* **PROVIDED MATERIAL**:
::::::

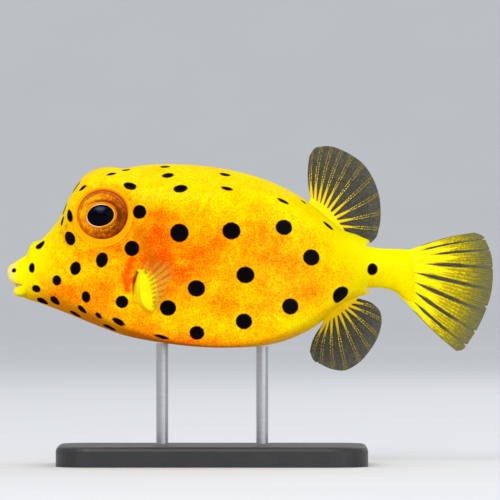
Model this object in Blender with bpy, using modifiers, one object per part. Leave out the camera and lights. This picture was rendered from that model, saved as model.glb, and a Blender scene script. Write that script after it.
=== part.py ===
"""A yellow boxfish, life size, held over a flat base by two short rods.

The fish faces -X and its left side faces -Y. Its forms are drawn in millimetres in its own
coordinates: the distance behind the tip of the upper lip, the distance out to the side, and
the height over the axis that runs from the mouth to the tail stem.
"""

import math

import bmesh
import bpy
import numpy as np
from mathutils import Vector

MM = 0.001

# Driving sizes, in millimetres
TOTAL_LENGTH = 97.1
AXIS_HEIGHT = 39.4
GAP = 0.3
HALF_WIDTH_MOST = 16.0
SPARE_BLOCK = 80.0

# Lines of the bony case, each a list of (distance behind the lip, height)
BACK_LINE = ((4.0, 3.0), (4.5, 4.2), (6.8, 5.7), (9.2, 8.2), (10.7, 10.4), (12.2, 13.7), (13.8, 16.4),
             (15.4, 18.4), (17.4, 19.6), (20.6, 20.2), (23.2, 20.0), (27.0, 20.7), (36.0, 20.85),
             (44.0, 19.8), (52.0, 17.5), (57.0, 15.2), (60.0, 13.3), (62.6, 11.3), (64.6, 9.6),
             (67.2, 7.6), (70.3, 6.3), (71.4, 5.3), (72.1, 4.5), (72.9, 4.25), (79.0, 3.75))
BELLY_LINE = ((4.0, -6.2), (6.2, -6.9), (10.6, -8.5), (17.0, -11.1), (23.4, -13.4), (31.4, -14.8),
              (44.2, -15.6), (50.0, -15.5), (55.4, -14.5), (58.6, -13.3), (61.4, -11.8), (63.4, -10.2),
              (65.2, -8.5), (67.2, -7.0), (69.2, -6.1), (70.3, -5.6), (71.4, -4.8), (72.1, -4.1),
              (72.9, -4.0), (76.4, -4.3), (78.0, -5.0), (79.0, -6.0))
RIDGE_LINE = ((4.0, 1.5), (6.8, 4.0), (9.8, 6.8), (12.2, 10.6), (15.4, 14.9), (18.6, 16.7), (24.6, 15.7),
              (38.0, 14.4), (48.6, 13.6), (54.6, 12.2), (59.8, 10.0), (65.2, 6.2), (71.4, 3.4), (79.0, 1.5))
KEEL_LINE = ((4.0, -4.6), (10.6, -6.6), (15.0, -8.0), (21.0, -9.9), (31.0, -12.2), (38.0, -12.8),
             (47.2, -12.9), (56.6, -11.2), (62.2, -8.4), (66.6, -5.6), (71.4, -3.4), (79.0, -4.0))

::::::

* **AIM**: Beginning at the first line above, repeat exactly until the line containing "SPARE_BLOCK = 80.0", which is included.

* **PROBLEM SOLUTION**:
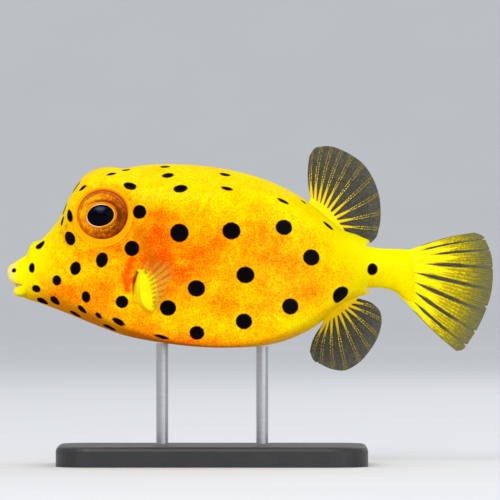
Model this object in Blender with bpy, using modifiers, one object per part. Leave out the camera and lights. This picture was rendered from that model, saved as model.glb, and a Blender scene script. Write that script after it.
=== part.py ===
"""A yellow boxfish, life size, held over a flat base by two short rods.

The fish faces -X and its left side faces -Y. Its forms are drawn in millimetres in its own
coordinates: the distance behind the tip of the upper lip, the distance out to the side, and
the height over the axis that runs from the mouth to the tail stem.
"""

import math

import bmesh
import bpy
import numpy as np
from mathutils import Vector

MM = 0.001

# Driving sizes, in millimetres
TOTAL_LENGTH = 97.1
AXIS_HEIGHT = 39.4
GAP = 0.3
HALF_WIDTH_MOST = 16.0
SPARE_BLOCK = 80.0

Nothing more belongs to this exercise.